How Brownfield Redevelopment Supports Affordable Housing
- Unlocking Land in Urban Cores: Brownfields are often located in central, transit-accessible neighborhoods. Redeveloping these sites allows cities to build affordable housing close to jobs, schools, and services—a key factor in reducing poverty and improving quality of life.
- Leveraging Public Incentives: Federal and state brownfields programs, such as those offered by the U.S. Environmental Protection Agency, Business Oregon, and Washington State Department of Ecology, offer grants and tax incentives for site assessment, cleanup, and redevelopment. These financial tools help reduce the up-front costs for developers committed to affordable or mixed-income housing.
- Promoting Environmental Justice: Historically, many brownfield sites are located in low-income communities or communities of color where environmental contamination has had a disproportionate impact on sensitive groups. Turning these neglected areas into safe, affordable housing is an act of environmental justice, helping repair the inequities of the past.
- Driving Economic Revitalization: Brownfield-to-housing projects don’t just provide homes—they catalyze neighborhood revitalization. New housing attracts investment, improves infrastructure, and supports local businesses, creating a ripple effect of economic benefits.
Case Study - City of Vancouver EPA Brownfields Grant Program
Project Summary
Maul Foster & Alongi helped the City of Vancouver, in coalition with Clark County Public Health and Vancouver Housing Authority, implement a U.S. EPA Brownfield Coalition Assessment grant awarded in 2020. The grant focused on assessment and community engagement within the Fourth Plain Corridor and broader Clark County to further local subarea revitalization, economic development, environmental protection, and housing goals.
Sites prioritized for assessment funds met multiple criteria for impact, return on investment, and community benefit. A key achievement of the grant was successfully directing funds toward projects that support the Coalition’s housing goals.
Program Accomplishments
The Brownfield Assessment program achieved several goals, including:
- Conducting 27 Phase I environmental site assessments (ESAs) and 11 Phase II ESAs to identify potential contamination on brownfield sites, as well as completing one cleanup plan and one area-wide plan.
- Leveraging further grant funding from Washington State to enable the Vancouver Housing Authority to expand the brownfield inventory work through layering on additional environmental conditions, social determinants of health factors, and site characteristics. This funding assisted in building a pipeline of potential brownfield opportunity sites in Clark County that could feasibly support affordable housing developments.

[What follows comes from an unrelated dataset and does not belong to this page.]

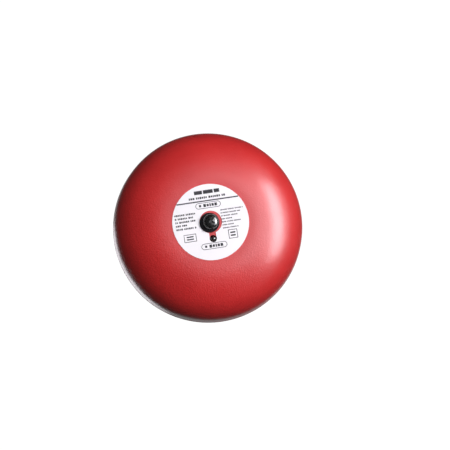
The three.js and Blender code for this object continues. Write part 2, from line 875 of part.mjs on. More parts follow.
// Square wire clamp under a terminal screw.
function makeSaddle() {
  const side = (terminals.pitch - terminals.barrier) / 2 - saddle.margin;
  const low = terminals.floorZ - SEAT;
  const high = low - saddle.thickness;
  const plateShape = roundedRectangle([-side, side], [-side, side], 0.8);
  const hole = new THREE.Path();
  hole.absarc(0, 0, terminals.screwDiameter / 2 + FIT, 0, Math.PI * 2);
  plateShape.holes.push(hole);
  return extrudedZ(plateShape, high, low, 4);
}

function makeRectifier() {
  const half = rectifier.height / 2;
  const outline = roundedRectangle([-half, half], rectifierZ, rectifier.edgeRadius);
  return extrudedX(outline, rectifierX[0], rectifierX[1], 3);
}

function smoothTube(points) {
  const curve = new THREE.CatmullRomCurve3(points.map((point) => new THREE.Vector3(...point)));
  return tube(curve, lead.diameter, lead.sides, lead.steps);
}

// The three leads lie between the coil and the housing's right-hand wall.
function leadRoutes() {
  const coilSide = solenoid.windingDiameter / 2 + solenoid.tapeThickness + SEAT * 2 + 0.2;
  const coilEnd = coilTop - solenoid.flangeThickness;
  const ledgeSide = terminalsHalf + terminals.barrier / 2;
  const endY = Math.min(coilEnd, ledgeSide) - lead.diameter;
  const tail = terminals.baseZ + SEAT + lead.diameter * 0.2;
  const lowerPlace = terminalPlaces.at(-2);
  const upperPlace = terminalPlaces.at(-1);
  const bodyX = rectifierX[0] - SEAT - lead.diameter * 0.2;
  const bodyZ = (rectifierZ[0] + rectifierZ[1]) / 2;
  const quarter = rectifier.height / 4;
  return {
    coil_lead_top: [
      [coilSide, endY, strikerZ],
      [coilSide + 0.8, endY, strikerZ],
      [coilSide + 2.4, endY, strikerZ + 2],
      [terminalsX, upperPlace[1] + 2, strikerZ + 3],
      [terminalsX, upperPlace[1], tail + 1],
      [terminalsX, upperPlace[1], tail],
    ],
    coil_lead_bottom: [
      [coilSide, -endY, strikerZ],
      [coilSide + 0.8, -endY, strikerZ],
      [coilSide + 2.4, -endY + 1, strikerZ + 2],
      [bodyX - 2, -quarter - 5, bodyZ - 1],
      [bodyX - 1, -quarter, bodyZ],
      [bodyX, -quarter, bodyZ],
    ],
    rectifier_lead: [
      [bodyX, quarter, bodyZ],
      [bodyX - 1, quarter, bodyZ],
      [bodyX - 1.5, (quarter + lowerPlace[1]) / 2, bodyZ - 4],
      [terminalsX - 1.5, lowerPlace[1] - 1, tail + 2],
      [terminalsX - 1.5, lowerPlace[1] - 1, tail],
    ],
  };
}

// ---------------------------------------------------------------------------------------------
// Assembly
// ---------------------------------------------------------------------------------------------

function finish(color, roughness, metalness = 0) {
  return () => new THREE.MeshStandardMaterial({ color, roughness, metalness });
}

const redPaint = finish(0xb3201f, 0.42);
const whiteVinyl = finish(0xf2f2ef, 0.45);
const blackOxide = finish(0x15161a, 0.38, 0.7);
const brightZinc = finish(0xb4b8bb, 0.35, 0.9);
const plateZinc = finish(0xa9adab, 0.42, 0.85);
const castBlack = finish(0x1d1e20, 0.55, 0.1);
const magnetSteel = finish(0x8d9196, 0.4, 0.9);
const nylon = finish(0xe2dccb, 0.5);
const enamelCopper = finish(0x8c3d1d, 0.4, 0.6);
const yellowTape = finish(0xd8b63a, 0.5);
const bronze = finish(0xa9814a, 0.4, 0.9);
const blackRubber = finish(0x1a1a1a, 0.85);
const blackPhenolic = finish(0x222222, 0.5);
const greenZinc = finish(0x2f7d43, 0.4, 0.7);
const springSteel = finish(0xa3a6a8, 0.3, 0.95);

function add(group, name, geometry, makeMaterial) {
  const mesh = new THREE.Mesh(geometry, makeMaterial());
  mesh.name = name;
  group.add(mesh);
  return mesh;
}

const bell = new THREE.Group();
bell.name = 'fire_alarm_bell';

const wallFrame = new THREE.Group();
wallFrame.rotation.x = Math.PI / 2;
bell.add(wallFrame);

const strikerAxis = new THREE.Group();
strikerAxis.position.z = strikerZ;
wallFrame.add(strikerAxis);

add(wallFrame, 'gong', makeGong(), redPaint);
add(wallFrame, 'gong_label', makeLabel(), whiteVinyl);
add(wallFrame, 'gong_screw', makeGongScrew(), blackOxide);
add(wallFrame, 'gong_washer', makeWasher(), blackOxide);
add(wallFrame, 'centre_post', makePost(), brightZinc);
add(wallFrame, 'positioning_pin', makePin(), brightZinc).position.y = -pin.offset;
add(wallFrame, 'mounting_plate', makePlate(), plateZinc);
add(wallFrame, 'mechanism_housing', makeHousing(), castBlack);

lugPlaces.forEach(([x, y], i) => {
  const { shankDiameter, headDiameter, headHeight } = machineScrew;
  const seatZ = housingBack + lug.thickness + SEAT;
  const geometry = panScrew(shankDiameter, seatZ - SEAT, headDiameter, headHeight);
  add(wallFrame, `housing_screw_${i + 1}`, geometry, brightZinc).position.set(x, y, seatZ);
});

add(wallFrame, 'ground_screw', makeGroundScrew(), greenZinc)
  .position.set(...groundPlace, plateFront + SEAT);

add(wallFrame, 'solenoid_frame', makeSolenoidFrame(), magnetSteel);
solenoidScrewPlaces.forEach(([x, y], i) => {
  const { shankDiameter, headDiameter, headHeight } = machineScrew;
  const length = solenoid.frameThickness + solenoid.screwGrip;
  const geometry = panScrew(shankDiameter, length, headDiameter, headHeight);
  const screw = add(wallFrame, `solenoid_screw_${i + 1}`, geometry, brightZinc);
  screw.rotation.x = Math.PI;
  screw.position.set(x, y, frameBackZ - SEAT);
});

add(strikerAxis, 'coil_bobbin', makeBobbin(), nylon);
add(strikerAxis, 'coil_winding', makeWinding(), enamelCopper);
add(strikerAxis, 'coil_tape', makeTape(), yellowTape);
add(strikerAxis, 'pole_piece', makePolePiece(), magnetSteel);
add(strikerAxis, 'plunger', makePlunger(), magnetSteel);
add(strikerAxis, 'spring_clip', makeClip(), springSteel);
add(strikerAxis, 'return_spring', makeSpring(), springSteel);
add(strikerAxis, 'striker_rod', makeStrikerRod(), brightZinc);
add(strikerAxis, 'striker_tip', makeStrikerTip(), nylon);
add(strikerAxis, 'guide_bush', makeBush(), bronze);
add(strikerAxis, 'backstop_pad', makeBackstop(), blackRubber);

add(wallFrame, 'terminal_block', makeTerminalBlock(), blackPhenolic);
[-1, 1].forEach((side, i) => {
  const { screwDiameter, tabScrewHead, tabScrewGrip, headHeight, baseZ, tabThickness } = terminals;
  const geometry = panScrew(screwDiameter, tabThickness + tabScrewGrip, tabScrewHead, headHeight);
  const screw = add(wallFrame, `block_screw_${i + 1}`, geometry, brightZinc);
  screw.rotation.x = Math.PI;
  screw.position.set(terminalsX, side * terminalTabY, baseZ - tabThickness - SEAT);
});
terminalPlaces.forEach(([x, y], i) => {
  const { screwDiameter, screwLength, headDiameter, headHeight, floorZ } = terminals;
  add(wallFrame, `wire_clamp_${i + 1}`, makeSaddle(), brightZinc).position.set(x, y, 0);
  const geometry = panScrew(screwDiameter, screwLength, headDiameter, headHeight);
  const screw = add(wallFrame, `terminal_screw_${i + 1}`, geometry, bronze);
  screw.rotation.x = Math.PI;
  screw.position.set(x, y, floorZ - 2 * SEAT - saddle.thickness);
});

add(wallFrame, 'rectifier', makeRectifier(), blackPhenolic);
const routes = leadRoutes();
add(wallFrame, 'coil_lead_top', smoothTube(routes.coil_lead_top), blackRubber);
add(wallFrame, 'coil_lead_bottom', smoothTube(routes.coil_lead_bottom), blackRubber);
add(wallFrame, 'rectifier_lead', smoothTube(routes.rectifier_lead), blackRubber);

export default bell;
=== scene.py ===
import json
import math

import bmesh
import bpy
from mathutils import Matrix, Vector
from mathutils.geometry import tessellate_polygon


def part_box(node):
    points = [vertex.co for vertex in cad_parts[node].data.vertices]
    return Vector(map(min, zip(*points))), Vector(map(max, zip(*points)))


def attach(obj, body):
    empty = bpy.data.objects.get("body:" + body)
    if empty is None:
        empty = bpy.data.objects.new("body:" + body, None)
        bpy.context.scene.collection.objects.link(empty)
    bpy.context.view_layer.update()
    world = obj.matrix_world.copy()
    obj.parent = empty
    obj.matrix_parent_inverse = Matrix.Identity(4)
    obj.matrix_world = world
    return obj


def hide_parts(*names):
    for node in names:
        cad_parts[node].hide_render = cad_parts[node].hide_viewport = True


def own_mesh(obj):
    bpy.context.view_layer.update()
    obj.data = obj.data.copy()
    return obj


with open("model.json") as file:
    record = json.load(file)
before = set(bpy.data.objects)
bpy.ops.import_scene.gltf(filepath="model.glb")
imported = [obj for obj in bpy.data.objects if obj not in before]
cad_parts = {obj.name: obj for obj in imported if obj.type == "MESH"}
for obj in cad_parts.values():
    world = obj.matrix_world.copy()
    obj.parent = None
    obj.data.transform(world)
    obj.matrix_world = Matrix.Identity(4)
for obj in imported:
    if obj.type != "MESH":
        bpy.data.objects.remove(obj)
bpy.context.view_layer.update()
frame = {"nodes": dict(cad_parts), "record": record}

MM = 0.001
ON_AXIS = 1e-9

# ------------------------------------------------------------------------------------------------
# Places taken from the frame. The bell's axis is -Y, and "out" is the distance from the wall.
# ------------------------------------------------------------------------------------------------


def span(node, axis):
    """Lowest and highest coordinate of a node along an axis, in metres."""
    low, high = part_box(node)
    return low[axis], high[axis]


def out_span(node):
    """How far from the wall a node starts and ends."""
    low, high = span(node, 1)
    return -high, -low


WALL_FRAME = Matrix(((1, 0, 0, 0), (0, 0, -1, 0), (0, 1, 0, 0), (0, 0, 0, 1)))
RIM_OUT, FACE_OUT = out_span("gong")
# The frame's gong is faceted and measures a little less than its true radius.
GONG_RADIUS = 76.2 * MM
PIN_DOWN = -sum(span("positioning_pin", 2)) / 2
STRIKER_OUT = sum(out_span("striker_rod")) / 2
STRIKER_AXIS = Matrix.Translation((0, -STRIKER_OUT, 0))


def at(x, up, out=0.0):
    """A frame whose z comes out of the wall, at a place on the plate."""
    return WALL_FRAME @ Matrix.Translation((x, up, out))


# ------------------------------------------------------------------------------------------------
# Materials
# ------------------------------------------------------------------------------------------------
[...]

- Engaging with business and property owners, as well as developers and other community stakeholders, to initiate redevelopment efforts to effectively reuse land once burdened by perceived or existing environmental impacts. More than a dozen newspaper articles highlighted the redevelopment work at the Brownfield Assessment program sites.
- Leveraging several hundreds of millions of dollars combined, from private, local, state, and federal sources, to fund redevelopment, including from the City of Vancouver Affordable Housing Fund, Clark County Mental Health Sales Tax fund, Washington State Department of Commerce funds, and HUD Low Income Housing Tax Credits.
- Conducting assessment and planning activities on brownfield sites is resulting in over 855 affordable housing units developed or in planning stages.
Benefits from the Assessment Grant
The grant allowed the coalition to engage with business and property owners, as well as community stakeholders. Grant funds have been critical in initiating redevelopment efforts to effectively reuse land once burdened by perceived or existing environmental impacts. The grant also generated opportunities for the Vancouver Housing Authority to pursue additional grant funds from Ecology brownfields program to build a pipeline of potential brownfield opportunity sites in Clark County that could feasibly support affordable housing developments.
Conclusion
Brownfield redevelopment is a powerful tool for addressing the affordable housing crisis. By transforming contaminated sites into safe, livable spaces, cities can unlock new opportunities for housing development, promote environmental justice, and drive economic revitalization. The City of Vancouver Coalition's Brownfields Grant is a testament to the success and potential of these initiatives.